Collected data
--------------------------------
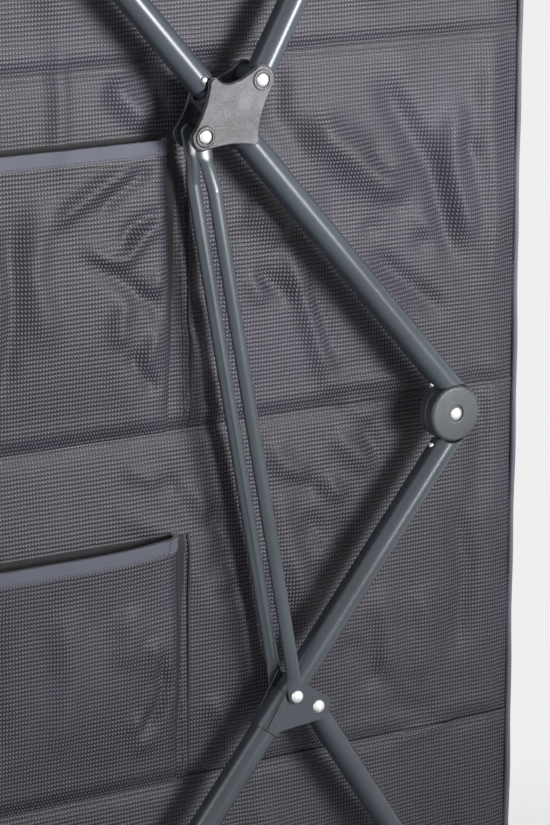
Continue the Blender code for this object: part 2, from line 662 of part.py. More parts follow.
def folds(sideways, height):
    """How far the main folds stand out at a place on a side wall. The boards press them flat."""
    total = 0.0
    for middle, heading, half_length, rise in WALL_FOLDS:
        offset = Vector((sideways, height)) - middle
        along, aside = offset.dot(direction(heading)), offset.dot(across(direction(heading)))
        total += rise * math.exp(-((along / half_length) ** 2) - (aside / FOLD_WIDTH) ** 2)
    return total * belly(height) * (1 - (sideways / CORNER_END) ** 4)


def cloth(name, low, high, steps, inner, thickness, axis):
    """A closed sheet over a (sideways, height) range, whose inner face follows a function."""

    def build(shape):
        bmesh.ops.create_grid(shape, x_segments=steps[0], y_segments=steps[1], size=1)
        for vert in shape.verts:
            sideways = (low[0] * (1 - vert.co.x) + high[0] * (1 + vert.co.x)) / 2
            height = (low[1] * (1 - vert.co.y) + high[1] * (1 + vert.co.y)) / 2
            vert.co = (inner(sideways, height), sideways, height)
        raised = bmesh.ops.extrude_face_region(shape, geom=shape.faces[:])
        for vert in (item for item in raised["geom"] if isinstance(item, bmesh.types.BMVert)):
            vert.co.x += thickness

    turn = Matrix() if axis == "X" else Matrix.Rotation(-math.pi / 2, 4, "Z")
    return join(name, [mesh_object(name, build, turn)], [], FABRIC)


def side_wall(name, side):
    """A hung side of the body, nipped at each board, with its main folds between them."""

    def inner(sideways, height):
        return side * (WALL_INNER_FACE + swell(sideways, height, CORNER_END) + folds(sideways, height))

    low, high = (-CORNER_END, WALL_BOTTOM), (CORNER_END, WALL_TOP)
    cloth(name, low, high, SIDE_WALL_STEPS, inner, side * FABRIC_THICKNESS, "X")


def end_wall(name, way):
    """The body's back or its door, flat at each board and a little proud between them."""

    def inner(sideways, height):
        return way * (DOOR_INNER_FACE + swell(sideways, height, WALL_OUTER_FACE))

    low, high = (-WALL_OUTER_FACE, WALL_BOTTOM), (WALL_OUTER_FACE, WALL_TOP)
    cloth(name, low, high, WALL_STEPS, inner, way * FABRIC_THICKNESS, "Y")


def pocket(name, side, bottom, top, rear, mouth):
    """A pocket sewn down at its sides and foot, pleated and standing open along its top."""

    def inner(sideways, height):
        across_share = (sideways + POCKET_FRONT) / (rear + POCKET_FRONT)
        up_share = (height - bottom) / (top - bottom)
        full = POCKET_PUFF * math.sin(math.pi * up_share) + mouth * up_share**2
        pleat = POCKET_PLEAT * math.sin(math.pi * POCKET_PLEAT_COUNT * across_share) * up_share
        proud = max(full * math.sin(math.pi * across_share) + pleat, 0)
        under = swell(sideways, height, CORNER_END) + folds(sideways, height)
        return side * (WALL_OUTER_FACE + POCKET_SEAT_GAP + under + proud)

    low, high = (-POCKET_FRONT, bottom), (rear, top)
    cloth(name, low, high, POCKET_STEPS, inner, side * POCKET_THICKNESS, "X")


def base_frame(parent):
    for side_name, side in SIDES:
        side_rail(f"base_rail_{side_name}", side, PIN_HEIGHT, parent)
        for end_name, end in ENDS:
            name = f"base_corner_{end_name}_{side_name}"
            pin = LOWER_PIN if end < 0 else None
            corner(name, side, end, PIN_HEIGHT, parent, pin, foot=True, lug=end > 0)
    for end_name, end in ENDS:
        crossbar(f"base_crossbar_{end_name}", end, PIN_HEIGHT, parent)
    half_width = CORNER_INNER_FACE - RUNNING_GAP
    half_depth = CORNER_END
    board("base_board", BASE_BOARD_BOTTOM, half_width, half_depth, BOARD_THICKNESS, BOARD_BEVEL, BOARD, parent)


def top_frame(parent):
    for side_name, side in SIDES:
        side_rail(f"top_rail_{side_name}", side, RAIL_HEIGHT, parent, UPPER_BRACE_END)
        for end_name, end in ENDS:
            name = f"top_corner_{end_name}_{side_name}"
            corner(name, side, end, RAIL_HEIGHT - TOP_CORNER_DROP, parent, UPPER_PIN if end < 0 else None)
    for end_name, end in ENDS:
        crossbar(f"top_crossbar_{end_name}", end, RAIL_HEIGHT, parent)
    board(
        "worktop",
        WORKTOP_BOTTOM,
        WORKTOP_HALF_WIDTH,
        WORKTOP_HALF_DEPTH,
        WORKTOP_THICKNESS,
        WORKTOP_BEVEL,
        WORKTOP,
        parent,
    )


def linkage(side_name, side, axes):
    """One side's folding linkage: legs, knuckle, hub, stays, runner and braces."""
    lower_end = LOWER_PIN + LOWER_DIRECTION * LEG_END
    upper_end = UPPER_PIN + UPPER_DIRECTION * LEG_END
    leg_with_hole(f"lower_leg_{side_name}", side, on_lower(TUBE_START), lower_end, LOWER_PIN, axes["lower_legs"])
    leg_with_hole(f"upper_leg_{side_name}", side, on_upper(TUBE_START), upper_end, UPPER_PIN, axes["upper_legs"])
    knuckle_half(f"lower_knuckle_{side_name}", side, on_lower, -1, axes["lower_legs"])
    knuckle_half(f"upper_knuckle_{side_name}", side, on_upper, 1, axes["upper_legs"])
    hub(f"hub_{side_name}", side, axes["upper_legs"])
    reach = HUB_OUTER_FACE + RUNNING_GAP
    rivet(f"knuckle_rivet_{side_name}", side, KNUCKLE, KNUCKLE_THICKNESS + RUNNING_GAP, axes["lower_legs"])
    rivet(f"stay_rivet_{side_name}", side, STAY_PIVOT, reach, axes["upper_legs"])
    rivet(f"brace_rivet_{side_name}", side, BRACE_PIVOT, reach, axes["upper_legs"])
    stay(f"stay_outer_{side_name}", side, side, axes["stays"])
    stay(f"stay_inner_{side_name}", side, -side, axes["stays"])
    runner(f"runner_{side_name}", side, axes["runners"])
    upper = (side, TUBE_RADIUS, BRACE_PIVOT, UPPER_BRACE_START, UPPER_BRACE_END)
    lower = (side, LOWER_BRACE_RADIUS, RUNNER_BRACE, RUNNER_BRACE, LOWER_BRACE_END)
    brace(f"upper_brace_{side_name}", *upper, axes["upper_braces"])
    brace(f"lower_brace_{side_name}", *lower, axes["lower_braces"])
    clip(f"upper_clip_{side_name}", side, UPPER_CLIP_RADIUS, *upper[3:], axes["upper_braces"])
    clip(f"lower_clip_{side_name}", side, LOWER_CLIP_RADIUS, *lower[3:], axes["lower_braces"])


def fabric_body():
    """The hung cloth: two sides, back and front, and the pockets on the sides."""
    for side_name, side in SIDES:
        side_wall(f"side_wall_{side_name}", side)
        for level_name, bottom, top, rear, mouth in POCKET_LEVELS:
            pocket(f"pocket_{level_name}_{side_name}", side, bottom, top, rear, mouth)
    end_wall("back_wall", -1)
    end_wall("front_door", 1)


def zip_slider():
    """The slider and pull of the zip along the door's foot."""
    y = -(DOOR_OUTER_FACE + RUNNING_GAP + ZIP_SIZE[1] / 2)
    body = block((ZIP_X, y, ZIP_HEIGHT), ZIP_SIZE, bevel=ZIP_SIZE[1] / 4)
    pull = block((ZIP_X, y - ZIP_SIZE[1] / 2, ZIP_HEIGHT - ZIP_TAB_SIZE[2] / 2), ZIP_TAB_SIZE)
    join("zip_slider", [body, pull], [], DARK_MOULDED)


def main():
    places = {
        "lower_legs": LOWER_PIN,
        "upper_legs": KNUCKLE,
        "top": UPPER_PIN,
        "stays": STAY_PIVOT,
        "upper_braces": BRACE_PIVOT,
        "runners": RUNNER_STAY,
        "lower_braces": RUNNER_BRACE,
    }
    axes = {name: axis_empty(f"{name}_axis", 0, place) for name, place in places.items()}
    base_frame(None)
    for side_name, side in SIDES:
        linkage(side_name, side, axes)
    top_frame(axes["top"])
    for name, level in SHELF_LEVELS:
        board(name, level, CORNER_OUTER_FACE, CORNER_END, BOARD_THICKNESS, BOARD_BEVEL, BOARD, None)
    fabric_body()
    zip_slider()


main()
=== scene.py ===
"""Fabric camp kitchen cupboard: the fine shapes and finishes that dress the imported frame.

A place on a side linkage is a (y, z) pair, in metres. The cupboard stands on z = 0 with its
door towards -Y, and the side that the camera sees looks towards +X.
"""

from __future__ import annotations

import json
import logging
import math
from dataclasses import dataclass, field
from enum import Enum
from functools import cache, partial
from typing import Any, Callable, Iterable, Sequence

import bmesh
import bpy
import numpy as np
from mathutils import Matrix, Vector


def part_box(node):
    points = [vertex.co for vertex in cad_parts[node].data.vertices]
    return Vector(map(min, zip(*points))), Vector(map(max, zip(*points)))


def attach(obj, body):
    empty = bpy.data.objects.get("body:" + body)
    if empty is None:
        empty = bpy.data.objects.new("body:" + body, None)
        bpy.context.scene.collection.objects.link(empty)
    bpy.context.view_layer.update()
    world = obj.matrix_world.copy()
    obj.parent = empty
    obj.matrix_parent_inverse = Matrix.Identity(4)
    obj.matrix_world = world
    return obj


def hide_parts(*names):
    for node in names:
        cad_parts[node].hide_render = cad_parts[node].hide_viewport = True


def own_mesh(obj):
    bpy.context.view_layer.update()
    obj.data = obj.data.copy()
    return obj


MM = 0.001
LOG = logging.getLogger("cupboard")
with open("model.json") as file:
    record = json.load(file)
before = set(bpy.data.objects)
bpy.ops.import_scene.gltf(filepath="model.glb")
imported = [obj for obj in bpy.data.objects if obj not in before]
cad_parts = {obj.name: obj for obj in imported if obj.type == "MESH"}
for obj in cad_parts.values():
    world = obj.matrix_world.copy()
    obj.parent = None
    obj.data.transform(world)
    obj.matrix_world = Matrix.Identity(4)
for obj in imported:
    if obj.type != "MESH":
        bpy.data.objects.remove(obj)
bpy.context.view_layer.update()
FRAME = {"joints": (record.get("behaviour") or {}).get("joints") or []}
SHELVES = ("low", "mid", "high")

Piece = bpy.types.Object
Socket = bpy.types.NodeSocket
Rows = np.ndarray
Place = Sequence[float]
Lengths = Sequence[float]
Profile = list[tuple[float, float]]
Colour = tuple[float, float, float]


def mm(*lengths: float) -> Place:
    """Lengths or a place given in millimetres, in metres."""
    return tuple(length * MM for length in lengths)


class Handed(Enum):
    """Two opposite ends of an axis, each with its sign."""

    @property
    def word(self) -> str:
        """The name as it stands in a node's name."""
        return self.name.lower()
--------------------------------
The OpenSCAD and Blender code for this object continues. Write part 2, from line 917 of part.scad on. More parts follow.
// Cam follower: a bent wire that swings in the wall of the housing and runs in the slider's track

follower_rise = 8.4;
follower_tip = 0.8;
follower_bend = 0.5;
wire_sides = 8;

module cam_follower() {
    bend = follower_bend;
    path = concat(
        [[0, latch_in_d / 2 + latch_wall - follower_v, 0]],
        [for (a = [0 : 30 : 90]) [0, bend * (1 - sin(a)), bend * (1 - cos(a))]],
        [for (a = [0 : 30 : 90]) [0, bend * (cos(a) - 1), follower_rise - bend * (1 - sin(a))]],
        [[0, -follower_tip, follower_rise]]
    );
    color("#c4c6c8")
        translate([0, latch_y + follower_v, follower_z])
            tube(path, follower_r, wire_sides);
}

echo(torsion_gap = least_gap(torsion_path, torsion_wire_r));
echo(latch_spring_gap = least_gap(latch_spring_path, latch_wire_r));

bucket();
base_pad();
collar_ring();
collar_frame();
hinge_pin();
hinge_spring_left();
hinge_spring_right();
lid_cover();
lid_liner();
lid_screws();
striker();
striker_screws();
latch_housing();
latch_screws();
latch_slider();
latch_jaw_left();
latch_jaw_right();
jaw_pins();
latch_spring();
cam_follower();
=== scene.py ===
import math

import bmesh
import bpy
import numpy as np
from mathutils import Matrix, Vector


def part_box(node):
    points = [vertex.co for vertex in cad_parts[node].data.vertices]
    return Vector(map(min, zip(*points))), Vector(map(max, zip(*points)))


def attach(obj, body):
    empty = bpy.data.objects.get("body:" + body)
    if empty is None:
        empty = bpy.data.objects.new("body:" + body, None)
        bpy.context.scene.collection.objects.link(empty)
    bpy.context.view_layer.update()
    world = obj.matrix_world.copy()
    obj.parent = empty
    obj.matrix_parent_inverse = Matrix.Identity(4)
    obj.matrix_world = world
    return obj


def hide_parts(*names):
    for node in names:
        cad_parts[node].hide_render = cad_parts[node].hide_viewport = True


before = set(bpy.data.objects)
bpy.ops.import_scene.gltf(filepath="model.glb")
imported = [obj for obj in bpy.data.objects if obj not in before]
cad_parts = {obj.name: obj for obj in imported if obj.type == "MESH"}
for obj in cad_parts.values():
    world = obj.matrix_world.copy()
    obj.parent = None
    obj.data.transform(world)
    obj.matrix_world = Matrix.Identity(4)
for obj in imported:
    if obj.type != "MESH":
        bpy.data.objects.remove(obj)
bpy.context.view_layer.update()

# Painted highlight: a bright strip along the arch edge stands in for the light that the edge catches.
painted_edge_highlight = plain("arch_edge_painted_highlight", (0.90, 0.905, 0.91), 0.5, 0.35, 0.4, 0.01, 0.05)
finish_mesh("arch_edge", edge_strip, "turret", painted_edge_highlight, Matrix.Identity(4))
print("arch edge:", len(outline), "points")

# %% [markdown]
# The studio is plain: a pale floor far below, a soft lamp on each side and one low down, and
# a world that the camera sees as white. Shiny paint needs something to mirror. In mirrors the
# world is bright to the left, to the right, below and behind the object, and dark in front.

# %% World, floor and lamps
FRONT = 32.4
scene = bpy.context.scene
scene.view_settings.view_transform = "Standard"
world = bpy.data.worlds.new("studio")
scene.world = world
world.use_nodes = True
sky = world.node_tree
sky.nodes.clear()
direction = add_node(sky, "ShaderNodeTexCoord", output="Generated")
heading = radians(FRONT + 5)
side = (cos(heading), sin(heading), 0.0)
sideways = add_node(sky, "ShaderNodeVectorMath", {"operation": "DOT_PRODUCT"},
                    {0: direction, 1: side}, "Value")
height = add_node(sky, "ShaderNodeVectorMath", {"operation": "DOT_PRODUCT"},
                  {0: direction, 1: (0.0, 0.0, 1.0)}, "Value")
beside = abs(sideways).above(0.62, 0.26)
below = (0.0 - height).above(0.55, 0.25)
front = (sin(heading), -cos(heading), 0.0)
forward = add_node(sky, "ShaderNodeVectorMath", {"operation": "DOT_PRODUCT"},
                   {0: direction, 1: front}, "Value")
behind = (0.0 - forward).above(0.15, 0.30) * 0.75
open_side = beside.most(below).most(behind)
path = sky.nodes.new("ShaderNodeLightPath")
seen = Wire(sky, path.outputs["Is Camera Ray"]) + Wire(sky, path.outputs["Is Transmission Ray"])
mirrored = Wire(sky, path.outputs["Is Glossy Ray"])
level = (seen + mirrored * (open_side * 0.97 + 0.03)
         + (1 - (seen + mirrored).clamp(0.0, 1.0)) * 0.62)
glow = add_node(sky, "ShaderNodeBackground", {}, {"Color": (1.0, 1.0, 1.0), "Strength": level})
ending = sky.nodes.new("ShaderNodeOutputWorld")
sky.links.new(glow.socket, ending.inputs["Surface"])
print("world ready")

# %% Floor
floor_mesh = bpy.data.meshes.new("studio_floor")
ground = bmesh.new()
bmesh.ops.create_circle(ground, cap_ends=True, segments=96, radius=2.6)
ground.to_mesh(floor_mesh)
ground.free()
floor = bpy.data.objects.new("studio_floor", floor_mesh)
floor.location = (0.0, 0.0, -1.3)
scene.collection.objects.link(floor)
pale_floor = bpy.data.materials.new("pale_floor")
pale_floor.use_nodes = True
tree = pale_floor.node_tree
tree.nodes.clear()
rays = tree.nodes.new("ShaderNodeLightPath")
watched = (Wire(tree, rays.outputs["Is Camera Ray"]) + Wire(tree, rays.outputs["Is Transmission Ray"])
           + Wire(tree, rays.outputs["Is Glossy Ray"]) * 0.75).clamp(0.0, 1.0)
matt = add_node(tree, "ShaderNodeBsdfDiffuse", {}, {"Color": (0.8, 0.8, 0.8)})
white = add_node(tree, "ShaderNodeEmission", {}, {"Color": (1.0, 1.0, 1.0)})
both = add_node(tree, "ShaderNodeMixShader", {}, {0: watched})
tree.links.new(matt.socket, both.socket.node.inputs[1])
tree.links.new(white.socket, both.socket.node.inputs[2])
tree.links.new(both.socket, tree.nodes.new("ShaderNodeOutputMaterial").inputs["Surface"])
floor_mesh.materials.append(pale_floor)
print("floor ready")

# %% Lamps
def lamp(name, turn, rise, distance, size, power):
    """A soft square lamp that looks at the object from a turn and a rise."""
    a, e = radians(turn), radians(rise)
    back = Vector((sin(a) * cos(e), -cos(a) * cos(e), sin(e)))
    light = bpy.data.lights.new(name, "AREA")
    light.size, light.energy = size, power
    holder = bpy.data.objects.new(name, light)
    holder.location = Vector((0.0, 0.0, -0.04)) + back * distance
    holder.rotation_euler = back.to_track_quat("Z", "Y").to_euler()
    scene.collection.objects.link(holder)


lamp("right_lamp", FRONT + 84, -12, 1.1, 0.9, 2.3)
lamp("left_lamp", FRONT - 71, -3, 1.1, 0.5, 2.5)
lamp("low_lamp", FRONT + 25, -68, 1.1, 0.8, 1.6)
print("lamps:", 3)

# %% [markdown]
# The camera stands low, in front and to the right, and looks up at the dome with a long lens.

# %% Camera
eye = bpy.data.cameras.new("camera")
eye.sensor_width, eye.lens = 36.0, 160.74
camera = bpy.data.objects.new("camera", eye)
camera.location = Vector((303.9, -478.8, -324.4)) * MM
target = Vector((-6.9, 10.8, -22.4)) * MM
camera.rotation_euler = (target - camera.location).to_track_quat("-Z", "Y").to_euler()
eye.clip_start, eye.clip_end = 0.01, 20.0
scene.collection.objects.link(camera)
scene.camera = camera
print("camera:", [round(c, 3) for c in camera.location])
--------------------------------
Directions for this task
Exactly reproduce the stretch from the line with "Continue the Blender" through the line with "return way *", including both ends and nothing else.

Response
Continue the Blender code for this object: part 2, from line 662 of part.py. More parts follow.
def folds(sideways, height):
    """How far the main folds stand out at a place on a side wall. The boards press them flat."""
    total = 0.0
    for middle, heading, half_length, rise in WALL_FOLDS:
        offset = Vector((sideways, height)) - middle
        along, aside = offset.dot(direction(heading)), offset.dot(across(direction(heading)))
        total += rise * math.exp(-((along / half_length) ** 2) - (aside / FOLD_WIDTH) ** 2)
    return total * belly(height) * (1 - (sideways / CORNER_END) ** 4)


def cloth(name, low, high, steps, inner, thickness, axis):
    """A closed sheet over a (sideways, height) range, whose inner face follows a function."""

    def build(shape):
        bmesh.ops.create_grid(shape, x_segments=steps[0], y_segments=steps[1], size=1)
        for vert in shape.verts:
            sideways = (low[0] * (1 - vert.co.x) + high[0] * (1 + vert.co.x)) / 2
            height = (low[1] * (1 - vert.co.y) + high[1] * (1 + vert.co.y)) / 2
            vert.co = (inner(sideways, height), sideways, height)
        raised = bmesh.ops.extrude_face_region(shape, geom=shape.faces[:])
        for vert in (item for item in raised["geom"] if isinstance(item, bmesh.types.BMVert)):
            vert.co.x += thickness

    turn = Matrix() if axis == "X" else Matrix.Rotation(-math.pi / 2, 4, "Z")
    return join(name, [mesh_object(name, build, turn)], [], FABRIC)


def side_wall(name, side):
    """A hung side of the body, nipped at each board, with its main folds between them."""

    def inner(sideways, height):
        return side * (WALL_INNER_FACE + swell(sideways, height, CORNER_END) + folds(sideways, height))

    low, high = (-CORNER_END, WALL_BOTTOM), (CORNER_END, WALL_TOP)
    cloth(name, low, high, SIDE_WALL_STEPS, inner, side * FABRIC_THICKNESS, "X")


def end_wall(name, way):
    """The body's back or its door, flat at each board and a little proud between them."""

    def inner(sideways, height):
        return way * (DOOR_INNER_FACE + swell(sideways, height, WALL_OUTER_FACE))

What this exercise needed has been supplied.